Terrence Steven McQueen was born on March 24, 1930, in Beech Grove, Indiana, the son of William McQueen, a barnstormer pilot who abandoned the family when Steve was six months old, and Julia Ann Crawford, who struggled with alcoholism. He was raised partly by his great-uncle Claude William Thomson in Slater, Missouri, and spent much of his childhood in neglect — his mother returned periodically but was unable to provide stable care. He ran away to Los Angeles at fourteen, joined a gang, and was eventually sent to the Boys Republic reform school in Chino, California, where his experience was apparently genuinely meaningful: he returned repeatedly as an adult to speak to the residents. He joined the US Marine Corps in 1947, where his undisciplined tendencies continued — he was demoted nine times in his service period — before he channeled his physical energy into acting.
Steve McQueen studied at the Neighborhood Playhouse School of the Theatre in New York under Sanford Meisner, and his early career included television work and theater before The Magnificent Seven (1960) and The Great Escape (1963) made him a star of the first order. The Great Escape — in which he played Capt. Virgil Hilts, 'the Cooler King,' a motorcycle-riding American POW whose cool practicality and spectacular escape attempt defined the character — made him globally recognizable and established the persona that would define his career: the man of few words and maximum competence; the cool pragmatist who thinks in solutions rather than problems; the individual who operates on his own terms regardless of institutional expectations.
McQueen's peak years — The Cincinnati Kid (1965), Nevada Smith (1966), The Sand Pebbles (1966, which earned him his only Academy Award nomination), Bullitt (1968), The Getaway (1972), Papillon (1973), and The Towering Inferno (1974) — made him the highest-paid actor in Hollywood and established him as one of cinema's defining masculine archetypes. The Bullitt car chase — a 10-minute sequence through San Francisco in which McQueen (performing much of the driving himself) pursues a Dodge Charger in his Ford Mustang 390 GT — remains one of the most celebrated action sequences in film history.

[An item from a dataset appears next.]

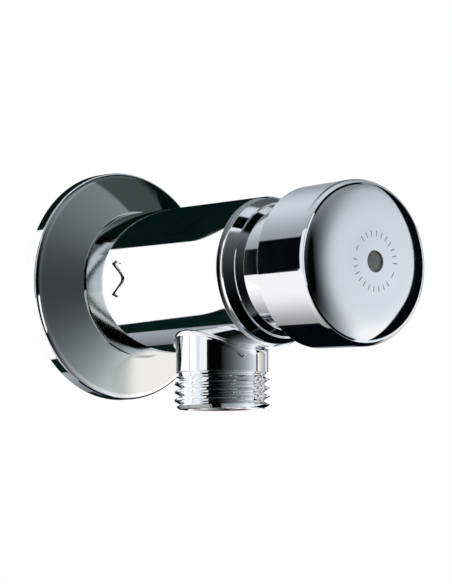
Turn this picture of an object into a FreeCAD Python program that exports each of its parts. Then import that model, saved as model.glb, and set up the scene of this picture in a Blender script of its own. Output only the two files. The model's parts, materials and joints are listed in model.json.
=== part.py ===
import FreeCAD, Part
import math
import os
import re
import Sketcher
from FreeCAD import Rotation, Vector

# Timed urinal flush valve, for a wall. Millimetres, +Z up, +Y into the wall.
# The origin is where the valve's axis meets the face of the wall.
# A push on the button opens the valve against the water, and a slow piston lets it close.

# Driving dimensions. A place along the axis is counted from the wall towards the user.
SIZES = {
    # Male pipe thread, half inch, as its outside radius
    "thread_radius": 10.4775,
    "thread_lead": 1.0,
    # Gaps and edges that many pieces share
    "fit_gap": 0.15,
    "run_gap": 0.05,
    "stack_gap": 0.1,
    "edge_break": 0.4,
    "cut_over": 1.0,
    # Wall plate, a spun cone of sheet brass
    "plate_radius": 25.9,
    "plate_rim": 3.35,
    "plate_height": 8.6,
    "plate_wall": 1.0,
    "plate_round": 0.9,
    "plate_land": 0.4,
    "plate_gap": 0.3,
    # Body
    "body_radius": 16.2,
    "body_length": 44.7,
    "body_edge": 0.5,
    "flare_length": 3.2,
    "flare_rise": 0.1,
    "flare_land": 1.0,
    "nipple_reach": 12.0,
    "nipple_start": 1.0,
    "neck_radius": 10.2,
    "pocket_radius": 8.2,
    "inlet_radius": 7.5,
    "seat_depth": 7.1,
    "chamber_radius": 12.0,
    # Outlet branch
    "outlet_back": 16.7,
    "neck_length": 5.0,
    "outlet_thread": 7.0,
    "outlet_relief": 1.0,
    "relief_depth": 0.7,
    "outlet_radius": 7.0,
    "mouth_bevel": 0.5,
    "branch_fillet": 2.5,
    # Cartridge barrel
    "barrel_wall": 1.4,
    "flange_length": 4.2,
    "timing_radius": 8.4,
    "rear_wall": 3.0,
    "spider_room": 1.85,
    "spider_wall": 3.0,
    "window_margin": 0.9,
    "window_width": 8.0,
    "water_hole": 0.9,
    # Seal rings
    "ring_cord": 1.6,
    "groove_room": 0.3,
    "ring_squeeze": 0.1,
    "seal_cord": 1.4,
    # Seat and valve disc
    "seat_radius": 4.8,
    "seat_wall": 1.2,
    "seat_flange": 0.5,
    "seat_lip": 0.4,
    "seat_gap": 0.05,
    "disc_radius": 6.0,
    "disc_thickness": 2.4,
    "carrier_wall": 0.7,
    "carrier_base": 1.5,
    "disc_screw_head": 3.4,
    "disc_screw_height": 2.0,
    "disc_screw_shank": 1.5,
    "disc_screw_length": 8.0,
    "disc_screw_room": 0.65,
    "tap_length": 9.0,
    "screw_slot": 0.8,
    # Stem
    "stem_radius": 3.0,
    "spigot_radius": 2.5,
    "shoulder_radius": 4.3,
    "shoulder_length": 1.2,
    "shoulder_gap": 0.4,
    "tip_room": 1.1,
    "bush_wall": 1.5,
    "bush_flange": 0.8,
    # Timing piston
    "piston_length": 4.4,
    "piston_gap": 0.2,
    "lip_depth": 2.2,
    "lip_width": 2.2,
    "lip_rise": 0.1,
    "lip_wall": 0.5,
    "front_land": 0.8,
    "bleed_radius": 0.8,
    "bleed_place": 4.9,
    "bleed_gap": 0.08,
    "clip_thickness": 0.6,
    "clip_width": 1.6,
    "clip_depth": 0.5,
    # Bonnet
    "bonnet_screw": 5.8,
    "thread_step": 1.0,
    "bonnet_web": 3.9,
    "collar_inset": 0.6,
    "flange_side": 0.9,
    "nose_inset": 1.1,
    "flange_depth": 3.3,
    "bonnet_step": 0.3,
    "nose_run": 1.7,
    "tube_gap": 1.4,
    "tube_wall": 1.6,
    "gland_wall": 1.5,
    "gland_radius": 5.0,
    "gland_depth": 8.0,
    "gland_sink": 0.5,
    "packing_length": 1.2,
    "gland_nut_head": 3.0,
    # Return spring
    "spring_radius": 9.1,
    "spring_wire": 1.2,
    "spring_seat_gap": 0.05,
    "spring_end_gap": 0.5,
    # Push button
    "button_stand": 12.9,
    "button_length": 17.9,
    "button_radius": 17.2,
    "button_flare": 0.35,
    "button_round": 4.3,
    "button_crown": 0.7,
    "button_wall": 2.4,
    "button_floor": 4.2,
    "boss_radius": 5.5,
    "boss_length": 9.0,
    "stroke": 7.0,
    "stop_gap": 0.2,
    "grub_radius": 2.0,
    "grub_length": 3.4,
    "socket_radius": 1.15,
    "plug_radius": 2.25,
    "plug_thickness": 0.9,
    "plug_sink": 0.45,
    # Flow regulator and strainer
    "regulator_length": 5.4,
    "regulator_base": 2.0,
    "regulator_rim": 1.2,
    "regulator_boss": 3.4,
    "strainer_radius": 6.9,
    "strainer_wall": 0.5,
    "strainer_gap": 1.2,
    "strainer_slot": 1.6,
    "strainer_inset": 0.3,
}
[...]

His love of racing was not merely a movie persona: he raced motorcycles and cars at a professional level, competing in the 12 Hours of Sebring and attempting to compete in the 24 Hours of Le Mans (he was denied permission by his insurers).
Steve McQueen died on November 7, 1980, at age 50, from mesothelioma — a cancer caused by asbestos exposure, which he likely accumulated from the flame-retardant racing suits he wore throughout his career. His death was preceded by months of public attention on his unconventional cancer treatments in Juárez, Mexico, which attracted both criticism (from conventional medicine) and sympathy (from those who saw in his approach a refusal to go gently). He had converted to Christianity in his final year, a development that surprised many who knew him. He is survived by a son and a daughter from his first marriage to actress Neile Adams, and was briefly married twice more — to actress Ali MacGraw and model Barbara Minty. His cultural status — as an icon of cool, of the independent American spirit, of the male archetype that does rather than speaks — has only increased in the decades since his death.